Editor’s note: In his second and final installment from last weekend’s “Power of Narrative” conference at Boston University, current Nieman Fellow Gabe Bullard explores strategies for storytelling as outlined by author Joshua Wolf Shenk during his session at the event. In his first dispatch, Bullard covered a panel discussion featuring “Serial” producer Sarah Koenig and New York Times reporter Fernanda Santos, among others, discussing how to get access to difficult sources. 

Here is one way to tell a story:

Notice how the life-or-death stakes are established in the first 30 seconds. Then the story is filled in, with a nice mirroring between emotional and physical peril.

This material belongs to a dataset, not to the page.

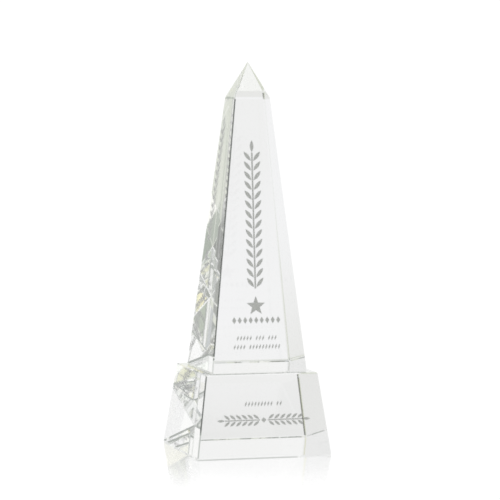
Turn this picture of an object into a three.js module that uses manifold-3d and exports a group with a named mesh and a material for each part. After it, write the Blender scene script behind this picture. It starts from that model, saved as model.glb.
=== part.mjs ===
// Crystal obelisk award: a tapered four-sided crystal spire with a pyramid tip, bonded by a thin
// film of clear adhesive to a heavier tapered crystal base. The front faces of the spire and of
// the base carry a shallow sand-carved ornament.
//
// Millimetres, +Z up. The origin is the middle of the base's underside, and -Y is the front.

import * as THREE from 'three';
import { mergeVertices } from 'three/addons/utils/BufferGeometryUtils.js';
import Module from 'manifold-3d';

const wasm = await Module();
wasm.setup();

// ---------------------------------------------------------------- driving dimensions

const TOTAL_HEIGHT = 254;         // from the underside of the base to the point of the tip

const BASE_BOTTOM = 90;           // side of the base's square underside
const BASE_TOP = 75;              // side of the base's square top
const BASE_HEIGHT = 53.2;

const BOND_THICKNESS = 0.2;       // cured adhesive between the base and the spire

const SPIRE_BOTTOM = 64;          // side of the spire's square underside
const SPIRE_SHOULDER = 24;        // side of the spire where the pyramid tip begins
const SHAFT_HEIGHT = 177;         // from the spire's underside to the shoulder

const CARVE_DEPTH = 0.5;          // depth of the ornament, square to the face it is carved in
const CARVE_OVERRUN = 1;          // how far a cutting prism stands proud of that face
const CURVE_STEPS = 5;            // straight steps along each bowed side of a leaf

// Ornament on the spire's front face. HEIGHT values run up the sloping face from its lower edge,
// and the whole ornament hangs on one upright line, ORNAMENT_LINE to the right of the middle.
const ORNAMENT_LINE = -1.5;
const COLUMN_BRANCH = { pairs: 14, spacing: 6.3, stem: 1, foot: 54.5 };
const COLUMN_LEAF = { length: 7.6, width: 2.3, angle: 0.66, clearance: 0.35 };
const STAR = { outer: 6.4, inner: 2.7, points: 5, height: 43.2 };
const LOZENGE_ROW = { count: 9, length: 2.7, width: 4.4, spacing: 3.7, height: 34 };
const UPPER_SPRIG = { groups: [5, 3, 3], height: 22.5 };
const LOWER_SPRIG = { groups: [4, 10], height: 16.8 };

// Ornament on the base's front face.
const BASE_SPRIG = { groups: [9, 2], height: 34.6 };
const BASE_BRANCH = { pairs: 6, spacing: 3.9, stem: 0.7, foot: 2.6 };
const BASE_LEAF = { length: 4.8, width: 1.6, angle: 0.66, clearance: 0.3 };
const BASE_BRANCH_HEIGHT = 24.2;
const BASE_JEWEL = 1.7;           // half the diagonal of the lozenge between the two base branches

// One leaf of a sprig: a slim leaning lozenge, set at an even spacing with a gap between groups.
const LEAF = { length: 3.4, width: 1.15, lean: 0.3, spacing: 2.15, groupGap: 1.9 };

// ---------------------------------------------------------------- derived dimensions

const SPIRE_FOOT = BASE_HEIGHT + BOND_THICKNESS;
const TIP_HEIGHT = TOTAL_HEIGHT - SPIRE_FOOT - SHAFT_HEIGHT;

// ---------------------------------------------------------------- materials

const crystal = new THREE.MeshStandardMaterial({
  color: 0xe9efec, roughness: 0.03, metalness: 0, transparent: true, opacity: 0.35,
});
const adhesive = new THREE.MeshStandardMaterial({
  color: 0xf2f3ee, roughness: 0.1, metalness: 0, transparent: true, opacity: 0.35,
});

// ---------------------------------------------------------------- solids

// A solid of stacked square sections: each level is [side, z], and a side of 0 is a point.
function squareStack(levels) {
  const positions = [];
  const corners = [[-1, -1], [1, -1], [1, 1], [-1, 1]];
  const at = ([side, z], corner) => {
    const [x, y] = corners[corner % 4];
    return [x * side / 2, y * side / 2, z];
  };
  const triangle = (a, b, c) => positions.push(...a, ...b, ...c);
  const lowest = levels[0];
  const highest = levels[levels.length - 1];
  triangle(at(lowest, 0), at(lowest, 2), at(lowest, 1));
  triangle(at(lowest, 0), at(lowest, 3), at(lowest, 2));
  for (let i = 0; i + 1 < levels.length; i += 1) {
    const [low, high] = [levels[i], levels[i + 1]];
    for (let k = 0; k < 4; k += 1) {
      triangle(at(low, k), at(low, k + 1), at(high, k + 1));
      if (high[0] > 0) triangle(at(low, k), at(high, k + 1), at(high, k));
    }
  }
  if (highest[0] > 0) {
    triangle(at(highest, 0), at(highest, 1), at(highest, 2));
    triangle(at(highest, 0), at(highest, 2), at(highest, 3));
  }
  const geometry = new THREE.BufferGeometry();
  geometry.setAttribute('position', new THREE.Float32BufferAttribute(positions, 3));
  return geometry;
}

function toManifold(geometry) {
  const bare = geometry.clone();
  for (const name of Object.keys(bare.attributes)) {
    if (name !== 'position') bare.deleteAttribute(name);
  }
  const merged = mergeVertices(bare, 1e-5);
  return new wasm.Manifold(new wasm.Mesh({
    numProp: 3,
    vertProperties: new Float32Array(merged.attributes.position.array),
    triVerts: new Uint32Array(merged.index.array),
  }));
}

function toGeometry(solid) {
  const mesh = solid.getMesh();
  const geometry = new THREE.BufferGeometry();
  geometry.setAttribute('position', new THREE.BufferAttribute(new Float32Array(mesh.vertProperties), 3));
  geometry.setIndex(new THREE.BufferAttribute(new Uint32Array(mesh.triVerts), 1));
  return geometry;
}

// ---------------------------------------------------------------- ornament outlines
// Every outline is drawn on the face: x to the right and y up the slope, from the middle of the
// face's lower edge.

function straightShape(points) {
  return new THREE.Shape(points.map(([x, y]) => new THREE.Vector2(x, y)));
}

// A leaf with two bowed sides, from its root at x, y to its tip, at `angle` from +x.
function leafShape(x, y, angle, { length, width }) {
  const along = (distance, side) => [
    x + distance * Math.cos(angle) - side * Math.sin(angle),
    y + distance * Math.sin(angle) + side * Math.cos(angle),
  ];
  const shape = new THREE.Shape();
  shape.moveTo(x, y);
  shape.quadraticCurveTo(...along(length / 2, -width), ...along(length, 0));
  shape.quadraticCurveTo(...along(length / 2, width), x, y);
  return shape;
}

// A branch that grows from x, y along `heading`: a slim stem, pairs of leaves that lean away from
// it on both sides, and one leaf at its end.
function branch(x, y, heading, { pairs, spacing, stem, foot }, leaf) {
  const along = (distance, side) => [
    x + distance * Math.cos(heading) - side * Math.sin(heading),
    y + distance * Math.sin(heading) + side * Math.cos(heading),
  ];
  const stemEnd = foot + pairs * spacing;
  const root = stem / 2 + leaf.clearance;
  const shapes = [straightShape([
    along(foot, -stem / 2), along(stemEnd, -stem / 2), along(stemEnd, stem / 2), along(foot, stem / 2),
  ])];
  for (let i = 0; i < pairs; i += 1) {
    const start = foot + (i + 0.15) * spacing;
    for (const side of [-1, 1]) {
      shapes.push(leafShape(...along(start, side * root), heading + side * leaf.angle, leaf));
    }
  }
  shapes.push(leafShape(...along(stemEnd + leaf.clearance, 0), heading, leaf));
  return shapes;
}

function star({ outer, inner, points, height }, line) {
  const outline = [];
  for (let i = 0; i < 2 * points; i += 1) {
    const angle = Math.PI / 2 + i * Math.PI / points;
    const radius = i % 2 === 0 ? outer : inner;
    outline.push([line + radius * Math.cos(angle), height + radius * Math.sin(angle)]);
  }
  return [straightShape(outline)];
}

// A lozenge whose long diagonal leans to the right by `lean` for each unit that it climbs.
function lozenge(x, y, halfLength, halfWidth, lean) {
  return straightShape([[x - halfWidth, y], [x - lean * halfLength, y - halfLength],
    [x + halfWidth, y], [x + lean * halfLength, y + halfLength]]);
}

function lozengeRow({ count, length, width, spacing, height }, line) {
  return Array.from({ length: count }, (_, i) => (
    lozenge(line + (i - (count - 1) / 2) * spacing, height, width / 2, length / 2, 0)
  ));
}

// A row of leaning leaves in groups, centred on the line.
function sprig({ groups, height }, line) {
  const places = [];
  let x = 0;
  for (const count of groups) {
    for (let i = 0; i < count; i += 1) {
      places.push(x);
      x += LEAF.spacing;
    }
    x += LEAF.groupGap;
  }
  const middle = places[places.length - 1] / 2;
  return places.map((place) => (
    lozenge(line + place - middle, height, LEAF.length / 2, LEAF.width / 2, LEAF.lean)
  ));
}

// ---------------------------------------------------------------- carving

// Carves the shapes into the front face of a tapered block whose sides shrink from `lower` to
// `upper` between z and z + height.
function carveFront(geometry, shapes, { lower, upper, z, height }) {
  const lean = Math.atan2((lower - upper) / 2, height);
  const toFace = new THREE.Matrix4()
    .makeRotationX(Math.PI / 2 - lean)
    .setPosition(0, -lower / 2, z);
  let solid = toManifold(geometry);
  for (const shape of shapes) {
    const cutter = new THREE.ExtrudeGeometry(shape, {
      depth: CARVE_DEPTH + CARVE_OVERRUN, curveSegments: CURVE_STEPS, bevelEnabled: false,
    });
    cutter.translate(0, 0, -CARVE_DEPTH);
    cutter.applyMatrix4(toFace);
    solid = solid.subtract(toManifold(cutter));
  }
  return toGeometry(solid);
}

// ---------------------------------------------------------------- sub-parts

function baseBlock() {
  const block = squareStack([[BASE_BOTTOM, 0], [BASE_TOP, BASE_HEIGHT]]);
  const shapes = [
    ...sprig(BASE_SPRIG, 0),
    lozenge(0, BASE_BRANCH_HEIGHT, BASE_JEWEL, BASE_JEWEL, 0),
    ...branch(0, BASE_BRANCH_HEIGHT, 0, BASE_BRANCH, BASE_LEAF),
    ...branch(0, BASE_BRANCH_HEIGHT, Math.PI, BASE_BRANCH, BASE_LEAF),
  ];
  const carved = carveFront(block, shapes, {
    lower: BASE_BOTTOM, upper: BASE_TOP, z: 0, height: BASE_HEIGHT,
  });
  const mesh = new THREE.Mesh(carved, crystal);
  mesh.name = 'base_block';
  return mesh;
}

function bondFilm() {
  const film = squareStack([[SPIRE_BOTTOM, BASE_HEIGHT], [SPIRE_BOTTOM, SPIRE_FOOT]]);
  const mesh = new THREE.Mesh(film, adhesive);
  mesh.name = 'bond_film';
  return mesh;
}

function obeliskSpire() {
  const spire = squareStack([
    [SPIRE_BOTTOM, SPIRE_FOOT],
    [SPIRE_SHOULDER, SPIRE_FOOT + SHAFT_HEIGHT],
    [0, SPIRE_FOOT + SHAFT_HEIGHT + TIP_HEIGHT],
  ]);
  const shapes = [
    ...branch(ORNAMENT_LINE, 0, Math.PI / 2, COLUMN_BRANCH, COLUMN_LEAF),
    ...star(STAR, ORNAMENT_LINE),
    ...lozengeRow(LOZENGE_ROW, ORNAMENT_LINE),
    ...sprig(UPPER_SPRIG, ORNAMENT_LINE),
    ...sprig(LOWER_SPRIG, ORNAMENT_LINE),
  ];
  const carved = carveFront(spire, shapes, {
    lower: SPIRE_BOTTOM, upper: SPIRE_SHOULDER, z: SPIRE_FOOT, height: SHAFT_HEIGHT,
  });
  const mesh = new THREE.Mesh(carved, crystal);
  mesh.name = 'obelisk_spire';
  return mesh;
}

const award = new THREE.Group();
award.add(baseBlock(), bondFilm(), obeliskSpire());

export default award;
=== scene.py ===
"""A crystal obelisk award on a pale glossy floor, in soft studio light.

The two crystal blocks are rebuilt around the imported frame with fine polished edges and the
ornament carved into their front faces. Metres, +Z up, -Y is the front.
"""

import math

import bmesh
import bpy
from mathutils import Matrix, Vector
from mathutils.geometry import delaunay_2d_cdt


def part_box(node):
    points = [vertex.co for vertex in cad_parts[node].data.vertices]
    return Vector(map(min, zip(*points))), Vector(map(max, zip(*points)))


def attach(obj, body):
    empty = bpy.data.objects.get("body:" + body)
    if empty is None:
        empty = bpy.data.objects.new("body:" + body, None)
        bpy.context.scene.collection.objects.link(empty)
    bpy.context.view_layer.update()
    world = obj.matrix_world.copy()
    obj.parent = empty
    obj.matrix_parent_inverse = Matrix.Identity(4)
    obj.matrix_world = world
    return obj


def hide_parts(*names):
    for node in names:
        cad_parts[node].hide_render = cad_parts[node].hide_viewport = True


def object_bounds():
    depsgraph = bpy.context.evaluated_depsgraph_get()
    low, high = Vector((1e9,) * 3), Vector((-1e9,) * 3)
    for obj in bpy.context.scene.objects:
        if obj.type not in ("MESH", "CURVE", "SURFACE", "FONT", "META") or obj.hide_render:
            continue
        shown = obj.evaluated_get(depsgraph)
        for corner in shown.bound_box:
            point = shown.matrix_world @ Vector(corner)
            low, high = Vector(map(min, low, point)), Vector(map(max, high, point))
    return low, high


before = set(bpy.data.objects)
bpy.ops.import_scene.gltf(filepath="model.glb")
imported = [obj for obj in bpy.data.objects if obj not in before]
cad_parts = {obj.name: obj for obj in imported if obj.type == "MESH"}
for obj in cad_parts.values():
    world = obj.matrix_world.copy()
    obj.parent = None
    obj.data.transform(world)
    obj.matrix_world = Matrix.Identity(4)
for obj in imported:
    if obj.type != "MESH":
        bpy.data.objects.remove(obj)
cad_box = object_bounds()
MM = 0.001
WELD = 0.001 * MM                # corners closer than this are one corner
SAME_LEVEL = 0.01 * MM           # heights closer than this are one height
SAME_WAY = 0.9999                # a face points a way when its normal has this much of it

# ---------------------------------------------------------------- sizes from the frame

base_low, base_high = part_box("base_block")
film_low, film_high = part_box("bond_film")
spire_low, spire_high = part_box("obelisk_spire")


def half_side_at(node, height):
    """Half the width of a CAD node at a height, read from its corners there."""
    corners = [v.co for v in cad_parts[node].data.vertices if abs(v.co.z - height) < SAME_LEVEL]
    return max(corner.x for corner in corners)


def shoulder_height():
    """The spire's highest corners below the point of its tip."""
    heights = [v.co.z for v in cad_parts["obelisk_spire"].data.vertices]
    return max(z for z in heights if z < spire_high.z - 1 * MM)


SHOULDER = shoulder_height()
BASE_LEVELS = [(base_high.x, base_low.z), (half_side_at("base_block", base_high.z), base_high.z)]
SPIRE_LEVELS = [
    (spire_high.x, spire_low.z),
    (half_side_at("obelisk_spire", SHOULDER), SHOULDER),
    (0.0, spire_high.z),
]

# ---------------------------------------------------------------- ornament
# Drawn on a front face in millimetres: x to the right, y up the slope, from the middle of the
# face's lower edge. Each outline is a list of corners, anticlockwise.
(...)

It’s effective and powerful. But it’s just one strategy.

This video was the first example author and journalist Joshua Wolf Shenk used in his session last weekend at the “Power of Narrative” conference at Boston University. Called “Plotting the Course: Narrative strategies for long-form non-fiction,” it focused on three techniques for managing true stories.

While explaining this first technique—setting stakes and following an arc—Shenk reminded the crowd that “it’s not enough to move through time.” A story that progresses this way needs an arc. Sometimes, that arc can be seen as an actual arc – a shape, as illustrated in Shenk’s second example, a videotaped talk by Kurt Vonnegut.

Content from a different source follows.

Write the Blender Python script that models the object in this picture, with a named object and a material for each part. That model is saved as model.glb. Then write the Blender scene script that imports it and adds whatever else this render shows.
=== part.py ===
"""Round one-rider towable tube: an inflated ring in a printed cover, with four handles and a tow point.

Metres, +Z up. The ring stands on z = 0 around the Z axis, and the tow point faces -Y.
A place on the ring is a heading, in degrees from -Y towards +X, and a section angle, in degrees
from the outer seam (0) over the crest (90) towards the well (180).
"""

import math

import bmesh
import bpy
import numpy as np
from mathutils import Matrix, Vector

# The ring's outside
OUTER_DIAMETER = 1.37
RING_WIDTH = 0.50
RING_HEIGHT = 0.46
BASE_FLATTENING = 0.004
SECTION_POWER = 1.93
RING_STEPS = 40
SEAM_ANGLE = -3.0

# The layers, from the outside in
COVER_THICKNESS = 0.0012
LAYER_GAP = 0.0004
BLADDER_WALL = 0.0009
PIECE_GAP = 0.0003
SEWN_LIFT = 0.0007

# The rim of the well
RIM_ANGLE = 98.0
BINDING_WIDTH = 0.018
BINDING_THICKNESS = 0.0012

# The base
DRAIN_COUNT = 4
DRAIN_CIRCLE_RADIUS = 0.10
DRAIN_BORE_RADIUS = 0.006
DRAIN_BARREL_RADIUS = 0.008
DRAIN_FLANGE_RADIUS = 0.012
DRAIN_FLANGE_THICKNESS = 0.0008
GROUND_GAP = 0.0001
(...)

But the story doesn’t have to be entirely linear. Shenk highlighted E.B. White’s essay “Death of a Pig” and Katherine Boo’s book, Behind the Beautiful Forevers, which both reveal major plot details early on (spoiler: White’s pig dies in the first paragraph).

The second technique was what Shenk called the “Frank Gehry approach to nonfiction.” Find the shape a story takes, then build it with your facts. The most extreme example is Janet Malcolm’s New Yorker piece “Forty-One False Starts,” which takes the form of its title—41 abandoned ledes that coalesce into a story about artist David Salle.

Shenk’s other examples of Frank Gehry narratives also came from The New Yorker. Ian Frazier’s “Canal Street” follows the shape of the street and the pace of its traffic, slowing at the section about the Holland Tunnel. The most meta — and most recent — example of the structure was John McPhee’s “Structure.”

The final story form is not quite as direct as the first, nor as abstract as the second. It’s the method of building a story with voice and example, going, as Shenk described “around rather than through” the topic, as Joan Didion does with the Haight-Ashbury lifestyle in “Slouching Toward Bethlehem.” It’s attitude up front, followed by scenes. “Manifestations of chaos,” according to Shenk, in his description of Didion’s piece, which opens with a summary, but concludes with a sort of second nutgraf, all filtered through her critical style.

“The primary image a reader will see in your piece is you,” Shenk said, citing David Foster Wallace’s “A Supposedly Fun Thing I’ll Never Do Again,” another narrative piece that follows the author’s voice through a series of scenes, resulting in a conclusion suggested in the lede.

These three forms aren’t just ways to write the stories, and they aren’t only meant to be considered once you’re at your desk, sorting through notes, Shenk said. They can shape a piece much earlier, and Shenk described an instance of the form changing his approach. While reporting his 2002 Atlantic piece on Lincoln presenters, people who dress as the 16th President, Shenk realized the story was truly about “how to be a Lincoln presenter.” This guided the rest of his reporting (some of it conducted in costume) and writing. “Pursue [your form] to the end of the earth,” Shenk said, “and see where it leads.”